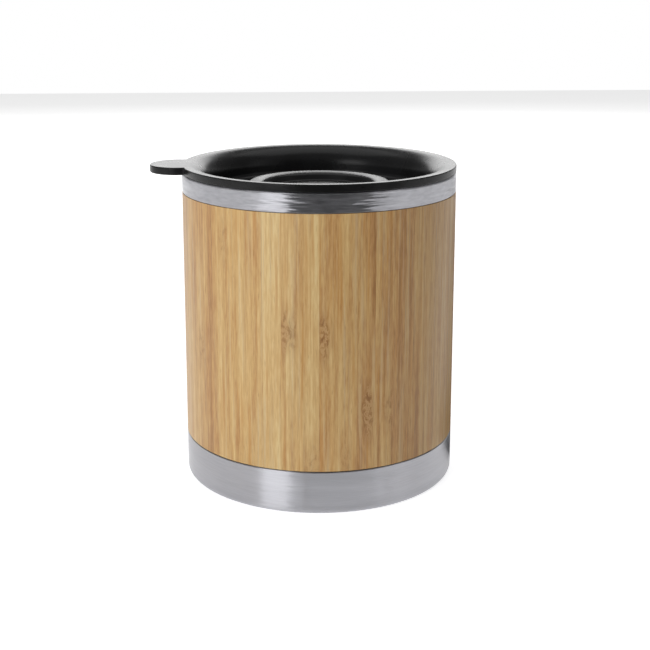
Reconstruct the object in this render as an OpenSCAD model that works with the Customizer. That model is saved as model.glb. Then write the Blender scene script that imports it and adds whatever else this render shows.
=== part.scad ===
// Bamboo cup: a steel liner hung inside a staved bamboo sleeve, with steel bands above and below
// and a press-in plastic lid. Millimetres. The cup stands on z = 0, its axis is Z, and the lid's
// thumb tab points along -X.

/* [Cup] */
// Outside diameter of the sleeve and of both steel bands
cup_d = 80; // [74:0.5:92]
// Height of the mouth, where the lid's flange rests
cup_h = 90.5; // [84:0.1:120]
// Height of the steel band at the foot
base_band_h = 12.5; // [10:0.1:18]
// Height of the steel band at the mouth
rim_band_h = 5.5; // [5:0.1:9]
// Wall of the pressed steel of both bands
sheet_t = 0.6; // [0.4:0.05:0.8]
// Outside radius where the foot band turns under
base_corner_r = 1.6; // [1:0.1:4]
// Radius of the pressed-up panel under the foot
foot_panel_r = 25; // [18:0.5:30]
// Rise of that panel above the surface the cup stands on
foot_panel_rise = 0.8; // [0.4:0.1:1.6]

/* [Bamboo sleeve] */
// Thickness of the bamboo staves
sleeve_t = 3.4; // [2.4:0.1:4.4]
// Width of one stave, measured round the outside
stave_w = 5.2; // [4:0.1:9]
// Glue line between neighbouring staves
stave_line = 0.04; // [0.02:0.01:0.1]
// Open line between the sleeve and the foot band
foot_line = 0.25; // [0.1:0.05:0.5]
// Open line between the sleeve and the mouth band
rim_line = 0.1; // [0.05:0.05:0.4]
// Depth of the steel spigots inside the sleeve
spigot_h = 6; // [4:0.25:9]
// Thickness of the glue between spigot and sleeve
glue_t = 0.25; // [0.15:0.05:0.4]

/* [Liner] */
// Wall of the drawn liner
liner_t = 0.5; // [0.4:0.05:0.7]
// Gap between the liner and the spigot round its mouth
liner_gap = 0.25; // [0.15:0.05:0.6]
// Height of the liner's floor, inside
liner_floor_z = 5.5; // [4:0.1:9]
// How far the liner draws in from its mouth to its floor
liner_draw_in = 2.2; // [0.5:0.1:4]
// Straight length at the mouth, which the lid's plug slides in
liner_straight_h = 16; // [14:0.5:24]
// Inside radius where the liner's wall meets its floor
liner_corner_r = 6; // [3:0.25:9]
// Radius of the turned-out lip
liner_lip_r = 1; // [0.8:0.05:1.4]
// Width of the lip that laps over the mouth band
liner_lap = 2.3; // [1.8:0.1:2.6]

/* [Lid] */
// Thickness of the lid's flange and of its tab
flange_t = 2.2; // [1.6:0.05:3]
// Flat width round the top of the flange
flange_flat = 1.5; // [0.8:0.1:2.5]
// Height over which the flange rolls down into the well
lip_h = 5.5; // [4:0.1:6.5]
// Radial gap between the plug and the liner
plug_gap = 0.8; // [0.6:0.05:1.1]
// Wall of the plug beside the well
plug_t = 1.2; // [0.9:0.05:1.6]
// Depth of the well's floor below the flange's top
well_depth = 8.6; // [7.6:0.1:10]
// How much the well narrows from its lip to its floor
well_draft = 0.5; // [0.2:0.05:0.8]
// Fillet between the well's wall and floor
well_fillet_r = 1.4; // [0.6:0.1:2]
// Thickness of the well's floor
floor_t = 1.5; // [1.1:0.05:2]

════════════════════

To be done
Reproduce, please, the lines of the material from its first line down to the line containing "foot_panel_rise = 0.8; // [0.4:0.1:1.6]", keeping both ends and nothing beyond them.

Reply
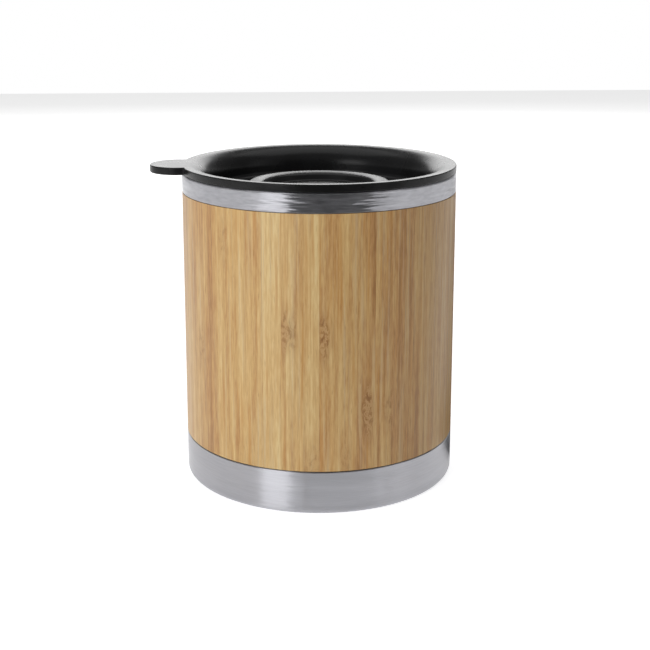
Reconstruct the object in this render as an OpenSCAD model that works with the Customizer. That model is saved as model.glb. Then write the Blender scene script that imports it and adds whatever else this render shows.
=== part.scad ===
// Bamboo cup: a steel liner hung inside a staved bamboo sleeve, with steel bands above and below
// and a press-in plastic lid. Millimetres. The cup stands on z = 0, its axis is Z, and the lid's
// thumb tab points along -X.

/* [Cup] */
// Outside diameter of the sleeve and of both steel bands
cup_d = 80; // [74:0.5:92]
// Height of the mouth, where the lid's flange rests
cup_h = 90.5; // [84:0.1:120]
// Height of the steel band at the foot
base_band_h = 12.5; // [10:0.1:18]
// Height of the steel band at the mouth
rim_band_h = 5.5; // [5:0.1:9]
// Wall of the pressed steel of both bands
sheet_t = 0.6; // [0.4:0.05:0.8]
// Outside radius where the foot band turns under
base_corner_r = 1.6; // [1:0.1:4]
// Radius of the pressed-up panel under the foot
foot_panel_r = 25; // [18:0.5:30]
// Rise of that panel above the surface the cup stands on
foot_panel_rise = 0.8; // [0.4:0.1:1.6]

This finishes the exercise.